ぼく葛城たかし中学2年生、竜が台中学に通う普通の中学生。小学校4年生の時に奈良の三和から越して来たんだ。奈良でおじいちゃんは鍼灸薬局をしていたんだけど、おとうさんが神戸に転勤することになったんで、そこを若いお弟子さんに譲って一緒に神戸に来たんだ。

「伝統医学」という言葉が教科書にでてきたので、何となく気に掛かり辞書を引くと「インドのアーユルヴェーダ、イスラム文化圏のユナニイ、東アジア文化圏の中国医学などを三代伝統医学という・・・」というのが書いたあった。それはクラスで共同研究をするのに、ぼくは「伝統医学」を担当する事になったので図書館でこれについて調べていたんだけど、これ以外は詳しく書いていなかった。

それでもうちょっと詳しく知りたいなと思ったので、家に帰って今はもう隠居しているけどついこの間まで診療していた祖父に聞いてみることにした。祖父は何かの本を読んでいたらしく急に横に座られたのです少し驚いた様子だったが顔を上げて「どうした何かようか」と尋ねた。

「うん、今度学校の共同研究で伝統医学について調べて発表する事になったんで今図書館に行ってたんだけど、あんまり詳しくは書いていなかったんだ。それでおじいちゃんなら何でも知っているし、大体この間まで診療していたから、本を読むよりも直接聞く方がわかりやすいなと思って帰ってきたんだ。」

「そうか、で一体何を書くんだ、一口に伝統医学といっても範囲が広いんだ、とても一口に言えるものではないし、話したところで何も知らないおまえにはわからんだろう。」

「いやそんなに難しくなくて簡単でいいんだ。でもできたら歴史あたりから初めてもらうとまとめやすいんだけど。」

「そうかそれならごく簡単になるべくわかりやすく話してやろう。」そういっておじいちゃんはゆっくり話し始めた。

「わしが知っとる伝統医学というのは中国医学しか知らん。わしは特に名前の通った大学を出た訳ではないからの、だから先ず今は中国というが、それ以前の遠い過去に大陸で行われて人々を救い、また今もそれによって救う事が出来る医学の歴史から話をしていこうかの。

そもそも大陸で行われていた東洋の医学は、大陸を大きく流れる黄河の流域で起こった文化といってもいいだろう、昔々の事をいろんな遺跡や発掘されたものを組み合わせて想像しているだけだから絶対じゃないんだ、何しろ今から五千年も前のことだからな、その歴史を知る手掛かりにしているのが司馬遷という人が書いた『史記』という本じゃ。この本には中国文化の起源やらその時々で人がどうしたとかが書かれてある。

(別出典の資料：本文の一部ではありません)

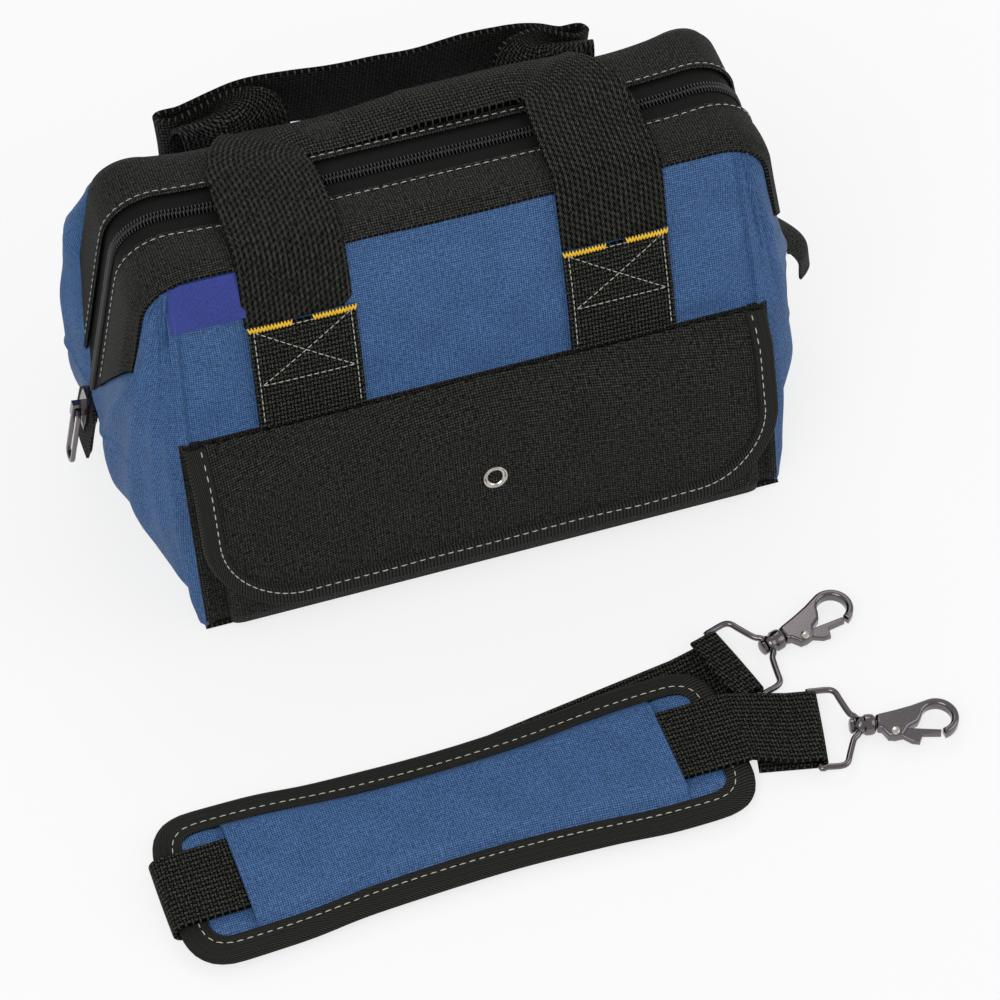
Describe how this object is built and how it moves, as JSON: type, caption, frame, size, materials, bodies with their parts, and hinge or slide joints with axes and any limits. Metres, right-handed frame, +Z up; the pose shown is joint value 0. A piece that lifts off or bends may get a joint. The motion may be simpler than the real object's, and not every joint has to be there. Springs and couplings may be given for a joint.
{
  "type": "zippered tool bag",
  "caption": "Cloth tool bag with a zipped frame mouth, two webbing handles, a snapped flap pocket and a loose padded shoulder strap with snap hooks.",
  "frame": {"origin": "centre of the bag's underside", "axes": "+Z up, -Y towards the front pocket and the strap, +X towards the right end of the bag, away from the slider"},
  "size_m": [0.3773, 0.3829, 0.1938],
  "materials": {
    "blue_cloth": "woven polyester, matte",
    "black_cloth": "woven polyester, matte",
    "black_webbing": "ribbed webbing",
    "binding_tape": "ribbed tape",
    "zip_tape": "woven tape",
    "zip_chain": "moulded coil",
    "gunmetal": "dark polished plating",
    "bright_ring": "bright plated",
    "frame_wire": "plain steel wire",
    "board": "plain sheet",
    "label_cloth": "blank woven label"
  },
  "bodies": {
    "bag": {"base_panel": "black_cloth", "base_board": "board", "front_lower_panel": "black_cloth", "rear_lower_panel": "black_cloth", "front_upper_panel": "blue_cloth", "rear_upper_panel": "blue_cloth", "left_gusset": "blue_cloth", "right_gusset": "blue_cloth", "left_front_gore": "blue_cloth", "left_rear_gore": "blue_cloth", "right_front_gore": "blue_cloth", "right_rear_gore": "blue_cloth", "front_left_anchor": "black_webbing", "front_right_anchor": "black_webbing", "rear_left_anchor": "black_webbing", "rear_right_anchor": "black_webbing", "front_pocket": "black_cloth", "snap_stud": "gunmetal", "left_zip_tail": "black_cloth", "right_zip_tail": "black_cloth", "left_zip_stop": "gunmetal", "right_zip_stop": "gunmetal", "left_ring_tab": "black_webbing", "right_ring_tab": "black_webbing"},
    "front_mouth": {"front_band": "black_cloth", "front_zip_tape": "zip_tape", "front_zip_chain": "zip_chain", "front_frame_wire": "frame_wire", "blank_label": "label_cloth"},
    "rear_mouth": {"rear_band": "black_cloth", "rear_zip_tape": "zip_tape", "rear_zip_chain": "zip_chain", "rear_frame_wire": "frame_wire"},
    "slider": {"slider_body": "gunmetal"},
    "pull": {"slider_pull": "gunmetal"},
    "front_handle": {"front_handle": "black_webbing"},
    "rear_handle": {"rear_handle": "black_webbing"},
    "flap": {"pocket_flap": "black_cloth", "flap_binding": "binding_tape", "flap_eyelet": "bright_ring", "snap_socket": "gunmetal"},
    "left_d_ring": {"left_d_ring": "gunmetal"},
    "right_d_ring": {"right_d_ring": "gunmetal"},
    "strap": {"shoulder_pad": "blue_cloth", "pad_binding": "binding_tape", "pad_sleeve": "blue_cloth", "strap_webbing": "black_webbing", "upper_hook_loop": "gunmetal", "lower_hook_loop": "gunmetal"},
    "upper_hook": {"upper_hook_body": "gunmetal", "upper_hook_rivet": "gunmetal"},
    "upper_gate": {"upper_hook_gate": "gunmetal"},
    "lower_hook": {"lower_hook_body": "gunmetal", "lower_hook_rivet": "gunmetal"},
    "lower_gate": {"lower_hook_gate": "gunmetal"}
  },
  "joints": [
    {"name": "slider_travel", "type": "slide", "parent": "bag", "child": "slider", "axis": [0.1738, 0, 0.9848], "range_m": [0, 0.085]},
    {"name": "pull_swing", "type": "hinge", "parent": "slider", "child": "pull", "pos_m": [-0.1745, 0, 0.0617], "axis": [0, 1, 0], "range_deg": [0, 165]},
    {"name": "front_mouth_open", "type": "hinge", "parent": "bag", "child": "front_mouth", "pos_m": [0, 0, 0.072], "axis": [1, 0, 0], "range_deg": [0, 35], "deforming": ["front_upper_panel", "left_front_gore", "right_front_gore", "front_left_anchor", "front_right_anchor"]},
    {"name": "rear_mouth_open", "type": "hinge", "parent": "bag", "child": "rear_mouth", "pos_m": [0, 0, 0.072], "axis": [1, 0, 0], "range_deg": [-35, 0], "deforming": ["rear_upper_panel", "left_rear_gore", "right_rear_gore", "rear_left_anchor", "rear_right_anchor"]},
    {"name": "front_handle_swing", "type": "hinge", "parent": "front_mouth", "child": "front_handle", "pos_m": [0, -0.0543, 0.1544], "axis": [1, 0, 0], "range_deg": [0, 120]},
    {"name": "rear_handle_swing", "type": "hinge", "parent": "rear_mouth", "child": "rear_handle", "pos_m": [0, 0.0543, 0.1544], "axis": [1, 0, 0], "range_deg": [0, 45]},
    {"name": "flap_lift", "type": "hinge", "parent": "bag", "child": "flap", "pos_m": [0, -0.072, 0.1023], "axis": [1, 0, 0], "range_deg": [-125, 0]},
    {"name": "left_ring_swing", "type": "hinge", "parent": "bag", "child": "left_d_ring", "pos_m": [-0.122, 0.0822, 0.075], "axis": [1, 0, 0], "range_deg": [0, 150]},
    {"name": "right_ring_swing", "type": "hinge", "parent": "bag", "child": "right_d_ring", "pos_m": [0.122, 0.0822, 0.075], "axis": [1, 0, 0], "range_deg": [0, 150]},
    {"name": "strap_lift", "type": "slide", "parent": "bag", "child": "strap", "axis": [0, 0, 1], "range_m": [0, 0.3]},
    {"name": "upper_swivel", "type": "hinge", "parent": "strap", "child": "upper_hook", "pos_m": [0.084, -0.197, 0.0056], "axis": [0.9613, 0.2756, 0], "continuous": true},
    {"name": "lower_swivel", "type": "hinge", "parent": "strap", "child": "lower_hook", "pos_m": [0.107, -0.243, 0.0056], "axis": [0.9781, -0.2079, 0], "continuous": true},
    {"name": "upper_gate_open", "type": "hinge", "parent": "upper_hook", "child": "upper_gate", "pos_m": [0.12085, -0.19309, 0.0056], "axis": [0, 0, 1], "range_deg": [0, 18], "stiffness_Nm_per_rad": 0.02, "springref_deg": -17.19},
    {"name": "lower_gate_open", "type": "hinge", "parent": "lower_hook", "child": "lower_gate", "pos_m": [0.14137, -0.25685, 0.0056], "axis": [0, 0, 1], "range_deg": [0, 18], "stiffness_Nm_per_rad": 0.02, "springref_deg": -17.19}
  ]
}
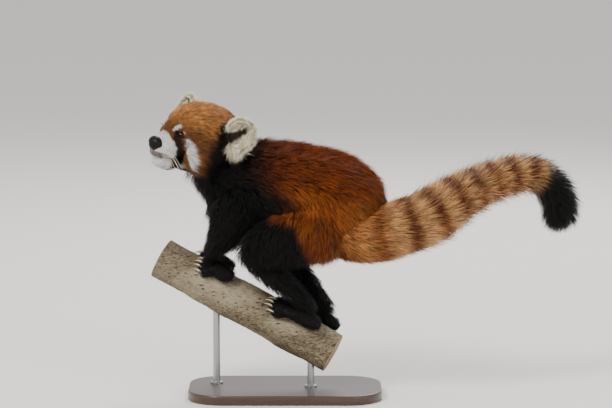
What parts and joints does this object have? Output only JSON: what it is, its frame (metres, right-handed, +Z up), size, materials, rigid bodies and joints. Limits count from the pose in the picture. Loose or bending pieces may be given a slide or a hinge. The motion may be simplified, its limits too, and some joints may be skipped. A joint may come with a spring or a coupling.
{
  "type": "red panda model",
  "caption": "Life-size still model of a red panda standing on a sloping length of branch, head turned to its left and bushy ringed tail stretched out behind, on a small rounded plate.",
  "frame": {"origin": "middle of the underside of the stand's plate", "axes": "+Z up; -X the way the body faces, so +X runs towards the tail; -Y the animal's left side"},
  "size_m": [0.7351, 0.2088, 0.5212],
  "materials": {
    "stand_wood": "dark satin lacquer",
    "branch_bark": "dry grey-brown bark",
    "stand_steel": "satin",
    "eye": "polished dark brown glass",
    "nose_skin": "damp black skin",
    "coat_face": "short orange-brown and white fur",
    "coat_back": "long red-brown fur",
    "coat_dark": "long dark brown fur",
    "coat_ear": "cream fur with a dark inside",
    "coat_black": "black-brown fur",
    "coat_tail": "long buff and red-brown ringed fur"
  },
  "bodies": {
    "root": {"stand_base": "stand_wood", "perch_branch": "branch_bark", "stand_rod_front": "stand_steel", "stand_rod_rear": "stand_steel", "eye_left": "eye", "eye_right": "eye", "nose": "nose_skin", "head": "coat_face", "torso": "coat_back", "neck": "coat_dark", "ear_left": "coat_ear", "ear_right": "coat_ear", "forefoot_left": "coat_black", "forefoot_right": "coat_black", "hindfoot_left": "coat_black", "hindfoot_right": "coat_black", "foreleg_left": "coat_black", "foreleg_right": "coat_black", "thigh_left": "coat_black", "thigh_right": "coat_black", "shin_left": "coat_black", "shin_right": "coat_black", "tail_base": "coat_tail", "tail_middle": "coat_tail", "tail_outer": "coat_tail", "tail_tip": "coat_black"}
  },
  "joints": []
}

つまり日本にも『古事記』や『日本書紀』という書物があって「因幡の白兎伝説」や「天の岩戸話」等の神話を知る事が出来るように、中国にも似た様な神話がこの『史記』の冒頭に書かれてある。それは伏犠と女媧と神農という三人の話から始まるんじゃが、たぶんわしが思うにこの三神は、ある地方の部族の習慣や文化の特徴を総してこういう具合に表現されたと思うんだ、例えば伏義も女媧もどちらも身体が蛇で頭は人間なんじゃが、伏義は漁の仕方や家畜の仕方を教え、法律の元になるものを作ったんじゃな。そして女媧は治水をして人々を助けたという事が書かれておる。

また大阪には神農神社というのがあるんじゃが、これなんかを見ると頭が牛なんじゃ、この人は木を切って鍬を作り人々に農業を教え、百の草をなめて薬の元になるものとならないものを教えたんだそうだ。どうじや難しいか。」

と一気にそこまで喋ってふとぼくの方を見た。